- _Given instruction_: Please print the full listing exactly.

■ ■ ■ ■ ■

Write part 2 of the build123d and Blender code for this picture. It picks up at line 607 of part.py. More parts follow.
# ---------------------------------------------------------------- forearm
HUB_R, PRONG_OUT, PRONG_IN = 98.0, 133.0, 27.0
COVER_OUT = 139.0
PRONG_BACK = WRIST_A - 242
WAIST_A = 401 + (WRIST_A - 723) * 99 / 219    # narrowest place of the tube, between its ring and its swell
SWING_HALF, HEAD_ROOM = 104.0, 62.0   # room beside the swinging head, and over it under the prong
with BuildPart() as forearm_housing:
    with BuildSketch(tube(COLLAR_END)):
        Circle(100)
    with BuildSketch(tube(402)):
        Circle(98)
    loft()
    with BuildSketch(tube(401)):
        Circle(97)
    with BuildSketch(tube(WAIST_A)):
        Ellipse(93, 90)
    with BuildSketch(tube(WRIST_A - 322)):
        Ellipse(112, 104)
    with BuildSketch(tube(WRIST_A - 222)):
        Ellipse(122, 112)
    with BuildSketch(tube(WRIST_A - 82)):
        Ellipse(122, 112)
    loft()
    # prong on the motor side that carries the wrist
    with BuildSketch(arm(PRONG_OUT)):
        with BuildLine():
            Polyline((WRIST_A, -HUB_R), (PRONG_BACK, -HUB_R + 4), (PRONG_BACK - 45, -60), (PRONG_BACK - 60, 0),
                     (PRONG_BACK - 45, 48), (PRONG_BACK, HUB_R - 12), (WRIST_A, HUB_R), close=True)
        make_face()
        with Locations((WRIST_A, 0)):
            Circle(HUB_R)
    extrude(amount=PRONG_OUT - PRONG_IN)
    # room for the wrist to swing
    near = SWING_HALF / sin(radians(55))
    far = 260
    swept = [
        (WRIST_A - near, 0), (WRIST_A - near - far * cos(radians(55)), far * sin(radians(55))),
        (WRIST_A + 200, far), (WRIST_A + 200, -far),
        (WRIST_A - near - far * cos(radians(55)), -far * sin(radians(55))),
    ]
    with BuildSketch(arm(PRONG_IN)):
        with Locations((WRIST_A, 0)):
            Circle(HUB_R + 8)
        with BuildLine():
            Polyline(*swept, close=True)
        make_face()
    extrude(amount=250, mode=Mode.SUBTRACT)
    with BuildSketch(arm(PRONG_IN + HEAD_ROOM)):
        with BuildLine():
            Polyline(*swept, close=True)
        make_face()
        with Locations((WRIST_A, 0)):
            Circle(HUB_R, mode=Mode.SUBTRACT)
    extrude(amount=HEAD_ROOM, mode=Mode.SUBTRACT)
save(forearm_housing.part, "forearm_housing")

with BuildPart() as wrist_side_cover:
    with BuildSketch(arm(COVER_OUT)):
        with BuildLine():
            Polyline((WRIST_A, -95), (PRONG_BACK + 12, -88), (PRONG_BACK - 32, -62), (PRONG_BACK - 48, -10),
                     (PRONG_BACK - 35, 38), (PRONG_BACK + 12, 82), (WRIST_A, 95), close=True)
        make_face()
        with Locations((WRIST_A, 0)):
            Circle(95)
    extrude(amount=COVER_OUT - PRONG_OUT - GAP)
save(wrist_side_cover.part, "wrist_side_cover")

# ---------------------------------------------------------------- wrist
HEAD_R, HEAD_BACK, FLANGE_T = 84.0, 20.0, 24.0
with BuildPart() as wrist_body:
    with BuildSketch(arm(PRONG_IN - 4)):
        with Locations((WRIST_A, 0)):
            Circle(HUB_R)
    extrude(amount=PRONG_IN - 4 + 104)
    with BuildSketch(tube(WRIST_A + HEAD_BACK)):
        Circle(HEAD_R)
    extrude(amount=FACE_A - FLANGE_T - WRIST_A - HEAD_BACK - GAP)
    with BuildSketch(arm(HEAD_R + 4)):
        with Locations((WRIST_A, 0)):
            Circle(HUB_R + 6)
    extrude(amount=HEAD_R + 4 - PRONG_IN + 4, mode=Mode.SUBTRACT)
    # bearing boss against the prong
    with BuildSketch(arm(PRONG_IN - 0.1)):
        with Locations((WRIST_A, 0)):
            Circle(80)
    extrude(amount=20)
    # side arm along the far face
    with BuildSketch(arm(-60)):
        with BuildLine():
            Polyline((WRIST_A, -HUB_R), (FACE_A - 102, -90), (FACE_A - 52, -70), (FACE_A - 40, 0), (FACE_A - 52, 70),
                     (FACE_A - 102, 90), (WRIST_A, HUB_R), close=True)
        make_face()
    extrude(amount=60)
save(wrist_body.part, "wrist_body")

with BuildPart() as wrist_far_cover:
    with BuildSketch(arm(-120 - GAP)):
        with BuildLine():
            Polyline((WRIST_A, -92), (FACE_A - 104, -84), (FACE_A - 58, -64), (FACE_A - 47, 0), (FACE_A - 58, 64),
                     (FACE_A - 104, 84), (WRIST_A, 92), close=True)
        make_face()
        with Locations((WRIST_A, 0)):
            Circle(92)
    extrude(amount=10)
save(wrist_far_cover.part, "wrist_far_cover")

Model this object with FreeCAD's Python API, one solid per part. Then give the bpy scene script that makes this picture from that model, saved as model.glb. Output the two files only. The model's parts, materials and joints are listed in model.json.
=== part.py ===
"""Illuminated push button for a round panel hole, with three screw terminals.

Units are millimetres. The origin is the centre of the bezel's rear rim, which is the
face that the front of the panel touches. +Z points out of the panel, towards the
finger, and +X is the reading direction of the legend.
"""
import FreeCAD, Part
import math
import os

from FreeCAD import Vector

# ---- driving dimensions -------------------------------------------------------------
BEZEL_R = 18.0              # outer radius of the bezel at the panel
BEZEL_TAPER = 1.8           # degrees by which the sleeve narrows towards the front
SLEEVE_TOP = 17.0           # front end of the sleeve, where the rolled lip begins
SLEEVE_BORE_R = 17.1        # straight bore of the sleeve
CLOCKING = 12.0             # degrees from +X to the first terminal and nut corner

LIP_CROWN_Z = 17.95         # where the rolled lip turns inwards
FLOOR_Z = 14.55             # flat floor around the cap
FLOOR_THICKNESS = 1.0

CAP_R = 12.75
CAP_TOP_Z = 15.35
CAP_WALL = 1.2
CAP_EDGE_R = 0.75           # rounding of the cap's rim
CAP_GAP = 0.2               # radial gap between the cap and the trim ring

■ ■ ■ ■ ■

- _Correct answer_:
Write part 2 of the build123d and Blender code for this picture. It picks up at line 607 of part.py. More parts follow.
# ---------------------------------------------------------------- forearm
HUB_R, PRONG_OUT, PRONG_IN = 98.0, 133.0, 27.0
COVER_OUT = 139.0
PRONG_BACK = WRIST_A - 242
WAIST_A = 401 + (WRIST_A - 723) * 99 / 219    # narrowest place of the tube, between its ring and its swell
SWING_HALF, HEAD_ROOM = 104.0, 62.0   # room beside the swinging head, and over it under the prong
with BuildPart() as forearm_housing:
    with BuildSketch(tube(COLLAR_END)):
        Circle(100)
    with BuildSketch(tube(402)):
        Circle(98)
    loft()
    with BuildSketch(tube(401)):
        Circle(97)
    with BuildSketch(tube(WAIST_A)):
        Ellipse(93, 90)
    with BuildSketch(tube(WRIST_A - 322)):
        Ellipse(112, 104)
    with BuildSketch(tube(WRIST_A - 222)):
        Ellipse(122, 112)
    with BuildSketch(tube(WRIST_A - 82)):
        Ellipse(122, 112)
    loft()
    # prong on the motor side that carries the wrist
    with BuildSketch(arm(PRONG_OUT)):
        with BuildLine():
            Polyline((WRIST_A, -HUB_R), (PRONG_BACK, -HUB_R + 4), (PRONG_BACK - 45, -60), (PRONG_BACK - 60, 0),
                     (PRONG_BACK - 45, 48), (PRONG_BACK, HUB_R - 12), (WRIST_A, HUB_R), close=True)
        make_face()
        with Locations((WRIST_A, 0)):
            Circle(HUB_R)
    extrude(amount=PRONG_OUT - PRONG_IN)
    # room for the wrist to swing
    near = SWING_HALF / sin(radians(55))
    far = 260
    swept = [
        (WRIST_A - near, 0), (WRIST_A - near - far * cos(radians(55)), far * sin(radians(55))),
        (WRIST_A + 200, far), (WRIST_A + 200, -far),
        (WRIST_A - near - far * cos(radians(55)), -far * sin(radians(55))),
    ]
    with BuildSketch(arm(PRONG_IN)):
        with Locations((WRIST_A, 0)):
            Circle(HUB_R + 8)
        with BuildLine():
            Polyline(*swept, close=True)
        make_face()
    extrude(amount=250, mode=Mode.SUBTRACT)
    with BuildSketch(arm(PRONG_IN + HEAD_ROOM)):
        with BuildLine():
            Polyline(*swept, close=True)
        make_face()
        with Locations((WRIST_A, 0)):
            Circle(HUB_R, mode=Mode.SUBTRACT)
    extrude(amount=HEAD_ROOM, mode=Mode.SUBTRACT)
save(forearm_housing.part, "forearm_housing")

with BuildPart() as wrist_side_cover:
    with BuildSketch(arm(COVER_OUT)):
        with BuildLine():
            Polyline((WRIST_A, -95), (PRONG_BACK + 12, -88), (PRONG_BACK - 32, -62), (PRONG_BACK - 48, -10),
                     (PRONG_BACK - 35, 38), (PRONG_BACK + 12, 82), (WRIST_A, 95), close=True)
        make_face()
        with Locations((WRIST_A, 0)):
            Circle(95)
    extrude(amount=COVER_OUT - PRONG_OUT - GAP)
save(wrist_side_cover.part, "wrist_side_cover")

# ---------------------------------------------------------------- wrist
HEAD_R, HEAD_BACK, FLANGE_T = 84.0, 20.0, 24.0
with BuildPart() as wrist_body:
    with BuildSketch(arm(PRONG_IN - 4)):
        with Locations((WRIST_A, 0)):
            Circle(HUB_R)
    extrude(amount=PRONG_IN - 4 + 104)
    with BuildSketch(tube(WRIST_A + HEAD_BACK)):
        Circle(HEAD_R)
    extrude(amount=FACE_A - FLANGE_T - WRIST_A - HEAD_BACK - GAP)
    with BuildSketch(arm(HEAD_R + 4)):
        with Locations((WRIST_A, 0)):
            Circle(HUB_R + 6)
    extrude(amount=HEAD_R + 4 - PRONG_IN + 4, mode=Mode.SUBTRACT)
    # bearing boss against the prong
    with BuildSketch(arm(PRONG_IN - 0.1)):
        with Locations((WRIST_A, 0)):
            Circle(80)
    extrude(amount=20)
    # side arm along the far face
    with BuildSketch(arm(-60)):
        with BuildLine():
            Polyline((WRIST_A, -HUB_R), (FACE_A - 102, -90), (FACE_A - 52, -70), (FACE_A - 40, 0), (FACE_A - 52, 70),
                     (FACE_A - 102, 90), (WRIST_A, HUB_R), close=True)
        make_face()
    extrude(amount=60)
save(wrist_body.part, "wrist_body")

with BuildPart() as wrist_far_cover:
    with BuildSketch(arm(-120 - GAP)):
        with BuildLine():
            Polyline((WRIST_A, -92), (FACE_A - 104, -84), (FACE_A - 58, -64), (FACE_A - 47, 0), (FACE_A - 58, 64),
                     (FACE_A - 104, 84), (WRIST_A, 92), close=True)
        make_face()
        with Locations((WRIST_A, 0)):
            Circle(92)
    extrude(amount=10)
save(wrist_far_cover.part, "wrist_far_cover")

Model this object with FreeCAD's Python API, one solid per part. Then give the bpy scene script that makes this picture from that model, saved as model.glb. Output the two files only. The model's parts, materials and joints are listed in model.json.
=== part.py ===
"""Illuminated push button for a round panel hole, with three screw terminals.

Units are millimetres. The origin is the centre of the bezel's rear rim, which is the
face that the front of the panel touches. +Z points out of the panel, towards the
finger, and +X is the reading direction of the legend.
"""
import FreeCAD, Part
import math
import os

from FreeCAD import Vector

# ---- driving dimensions -------------------------------------------------------------
BEZEL_R = 18.0              # outer radius of the bezel at the panel
BEZEL_TAPER = 1.8           # degrees by which the sleeve narrows towards the front
SLEEVE_TOP = 17.0           # front end of the sleeve, where the rolled lip begins
SLEEVE_BORE_R = 17.1        # straight bore of the sleeve
CLOCKING = 12.0             # degrees from +X to the first terminal and nut corner

LIP_CROWN_Z = 17.95         # where the rolled lip turns inwards
FLOOR_Z = 14.55             # flat floor around the cap
FLOOR_THICKNESS = 1.0

CAP_R = 12.75
CAP_TOP_Z = 15.35
CAP_WALL = 1.2
CAP_EDGE_R = 0.75           # rounding of the cap's rim
CAP_GAP = 0.2               # radial gap between the cap and the trim ring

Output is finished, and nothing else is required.